* [Given data]
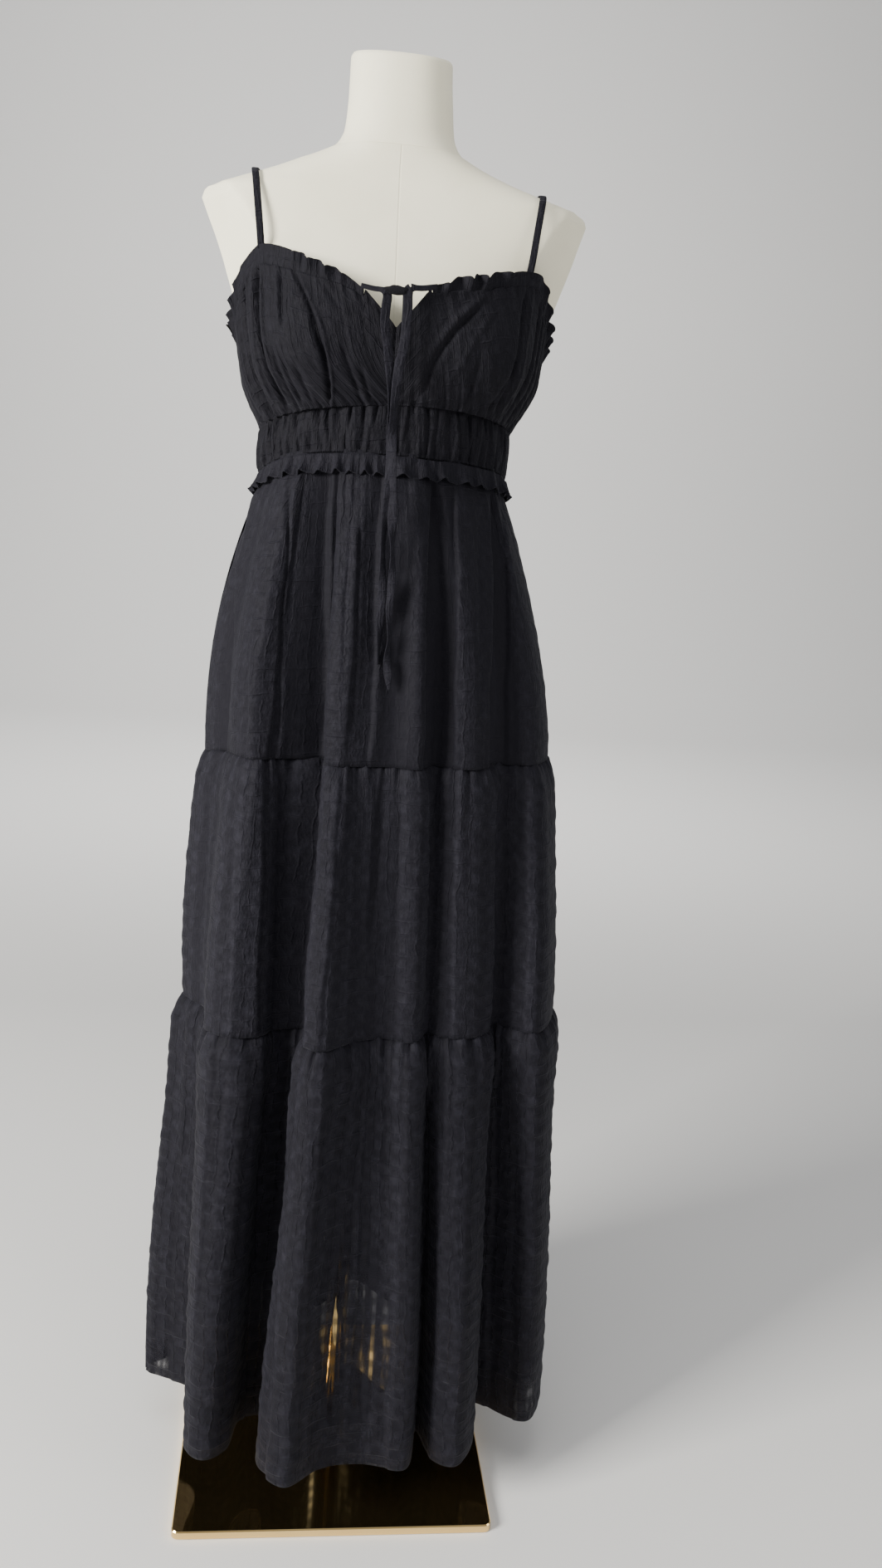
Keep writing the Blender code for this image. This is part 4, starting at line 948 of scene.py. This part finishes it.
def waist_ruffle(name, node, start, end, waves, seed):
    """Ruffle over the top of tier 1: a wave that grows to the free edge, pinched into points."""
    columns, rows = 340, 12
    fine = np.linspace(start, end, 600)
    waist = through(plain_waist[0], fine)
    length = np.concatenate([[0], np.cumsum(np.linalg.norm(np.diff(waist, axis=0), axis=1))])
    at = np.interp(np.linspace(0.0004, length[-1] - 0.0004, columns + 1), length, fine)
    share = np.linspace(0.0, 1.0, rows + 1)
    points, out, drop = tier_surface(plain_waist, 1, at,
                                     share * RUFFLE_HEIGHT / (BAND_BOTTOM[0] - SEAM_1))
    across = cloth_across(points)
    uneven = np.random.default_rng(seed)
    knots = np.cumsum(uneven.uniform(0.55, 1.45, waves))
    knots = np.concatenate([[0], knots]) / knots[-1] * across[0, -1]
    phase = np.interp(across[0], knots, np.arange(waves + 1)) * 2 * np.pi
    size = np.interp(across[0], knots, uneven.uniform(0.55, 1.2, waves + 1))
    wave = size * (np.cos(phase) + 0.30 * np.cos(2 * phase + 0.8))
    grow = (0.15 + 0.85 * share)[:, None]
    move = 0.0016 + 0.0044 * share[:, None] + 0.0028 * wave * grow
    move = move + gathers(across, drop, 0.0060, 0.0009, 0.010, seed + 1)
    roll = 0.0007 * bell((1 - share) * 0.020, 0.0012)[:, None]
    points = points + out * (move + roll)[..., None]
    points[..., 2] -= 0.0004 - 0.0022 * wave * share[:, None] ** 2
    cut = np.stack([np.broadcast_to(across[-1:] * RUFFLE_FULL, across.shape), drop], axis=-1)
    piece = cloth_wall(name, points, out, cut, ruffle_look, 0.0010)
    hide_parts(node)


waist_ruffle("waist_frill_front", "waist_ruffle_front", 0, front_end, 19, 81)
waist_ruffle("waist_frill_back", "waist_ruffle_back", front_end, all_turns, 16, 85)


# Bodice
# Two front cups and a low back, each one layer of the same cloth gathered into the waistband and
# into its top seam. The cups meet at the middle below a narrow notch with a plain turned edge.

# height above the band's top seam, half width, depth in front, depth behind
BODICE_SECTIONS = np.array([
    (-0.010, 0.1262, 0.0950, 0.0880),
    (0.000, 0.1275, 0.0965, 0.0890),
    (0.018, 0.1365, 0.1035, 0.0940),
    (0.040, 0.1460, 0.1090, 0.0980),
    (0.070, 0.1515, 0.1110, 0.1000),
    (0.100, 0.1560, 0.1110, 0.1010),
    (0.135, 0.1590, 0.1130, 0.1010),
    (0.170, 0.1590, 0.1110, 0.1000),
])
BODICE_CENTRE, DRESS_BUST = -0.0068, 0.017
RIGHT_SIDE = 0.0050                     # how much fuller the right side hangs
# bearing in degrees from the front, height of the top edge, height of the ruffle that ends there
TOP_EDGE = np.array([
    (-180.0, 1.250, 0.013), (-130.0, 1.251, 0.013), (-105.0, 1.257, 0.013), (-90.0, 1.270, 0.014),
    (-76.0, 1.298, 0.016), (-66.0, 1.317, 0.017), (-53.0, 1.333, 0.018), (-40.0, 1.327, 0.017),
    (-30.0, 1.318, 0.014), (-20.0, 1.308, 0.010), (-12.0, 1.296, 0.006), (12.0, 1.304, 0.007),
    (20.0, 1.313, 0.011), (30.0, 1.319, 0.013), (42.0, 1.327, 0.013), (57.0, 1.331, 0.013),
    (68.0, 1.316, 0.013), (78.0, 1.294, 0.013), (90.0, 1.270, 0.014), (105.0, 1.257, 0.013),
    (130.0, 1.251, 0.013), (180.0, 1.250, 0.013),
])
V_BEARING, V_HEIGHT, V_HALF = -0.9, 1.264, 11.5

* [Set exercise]
Write down the full listing again, exactly.

* [Written response]
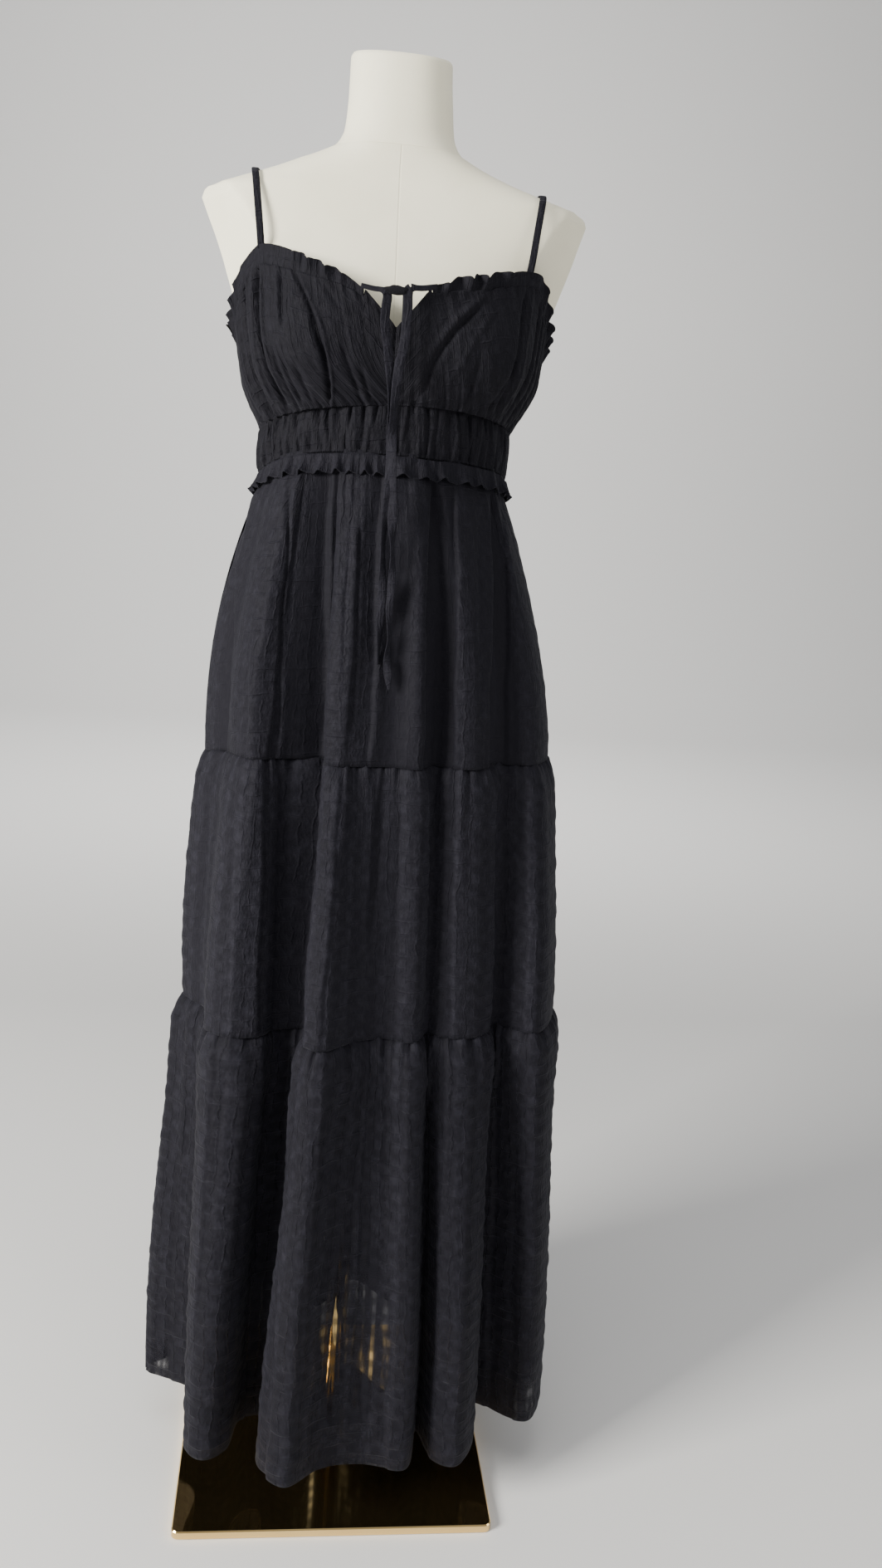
Keep writing the Blender code for this image. This is part 4, starting at line 948 of scene.py. This part finishes it.
def waist_ruffle(name, node, start, end, waves, seed):
    """Ruffle over the top of tier 1: a wave that grows to the free edge, pinched into points."""
    columns, rows = 340, 12
    fine = np.linspace(start, end, 600)
    waist = through(plain_waist[0], fine)
    length = np.concatenate([[0], np.cumsum(np.linalg.norm(np.diff(waist, axis=0), axis=1))])
    at = np.interp(np.linspace(0.0004, length[-1] - 0.0004, columns + 1), length, fine)
    share = np.linspace(0.0, 1.0, rows + 1)
    points, out, drop = tier_surface(plain_waist, 1, at,
                                     share * RUFFLE_HEIGHT / (BAND_BOTTOM[0] - SEAM_1))
    across = cloth_across(points)
    uneven = np.random.default_rng(seed)
    knots = np.cumsum(uneven.uniform(0.55, 1.45, waves))
    knots = np.concatenate([[0], knots]) / knots[-1] * across[0, -1]
    phase = np.interp(across[0], knots, np.arange(waves + 1)) * 2 * np.pi
    size = np.interp(across[0], knots, uneven.uniform(0.55, 1.2, waves + 1))
    wave = size * (np.cos(phase) + 0.30 * np.cos(2 * phase + 0.8))
    grow = (0.15 + 0.85 * share)[:, None]
    move = 0.0016 + 0.0044 * share[:, None] + 0.0028 * wave * grow
    move = move + gathers(across, drop, 0.0060, 0.0009, 0.010, seed + 1)
    roll = 0.0007 * bell((1 - share) * 0.020, 0.0012)[:, None]
    points = points + out * (move + roll)[..., None]
    points[..., 2] -= 0.0004 - 0.0022 * wave * share[:, None] ** 2
    cut = np.stack([np.broadcast_to(across[-1:] * RUFFLE_FULL, across.shape), drop], axis=-1)
    piece = cloth_wall(name, points, out, cut, ruffle_look, 0.0010)
    hide_parts(node)


waist_ruffle("waist_frill_front", "waist_ruffle_front", 0, front_end, 19, 81)
waist_ruffle("waist_frill_back", "waist_ruffle_back", front_end, all_turns, 16, 85)


# Bodice
# Two front cups and a low back, each one layer of the same cloth gathered into the waistband and
# into its top seam. The cups meet at the middle below a narrow notch with a plain turned edge.

# height above the band's top seam, half width, depth in front, depth behind
BODICE_SECTIONS = np.array([
    (-0.010, 0.1262, 0.0950, 0.0880),
    (0.000, 0.1275, 0.0965, 0.0890),
    (0.018, 0.1365, 0.1035, 0.0940),
    (0.040, 0.1460, 0.1090, 0.0980),
    (0.070, 0.1515, 0.1110, 0.1000),
    (0.100, 0.1560, 0.1110, 0.1010),
    (0.135, 0.1590, 0.1130, 0.1010),
    (0.170, 0.1590, 0.1110, 0.1000),
])
BODICE_CENTRE, DRESS_BUST = -0.0068, 0.017
RIGHT_SIDE = 0.0050                     # how much fuller the right side hangs
# bearing in degrees from the front, height of the top edge, height of the ruffle that ends there
TOP_EDGE = np.array([
    (-180.0, 1.250, 0.013), (-130.0, 1.251, 0.013), (-105.0, 1.257, 0.013), (-90.0, 1.270, 0.014),
    (-76.0, 1.298, 0.016), (-66.0, 1.317, 0.017), (-53.0, 1.333, 0.018), (-40.0, 1.327, 0.017),
    (-30.0, 1.318, 0.014), (-20.0, 1.308, 0.010), (-12.0, 1.296, 0.006), (12.0, 1.304, 0.007),
    (20.0, 1.313, 0.011), (30.0, 1.319, 0.013), (42.0, 1.327, 0.013), (57.0, 1.331, 0.013),
    (68.0, 1.316, 0.013), (78.0, 1.294, 0.013), (90.0, 1.270, 0.014), (105.0, 1.257, 0.013),
    (130.0, 1.251, 0.013), (180.0, 1.250, 0.013),
])
V_BEARING, V_HEIGHT, V_HALF = -0.9, 1.264, 11.5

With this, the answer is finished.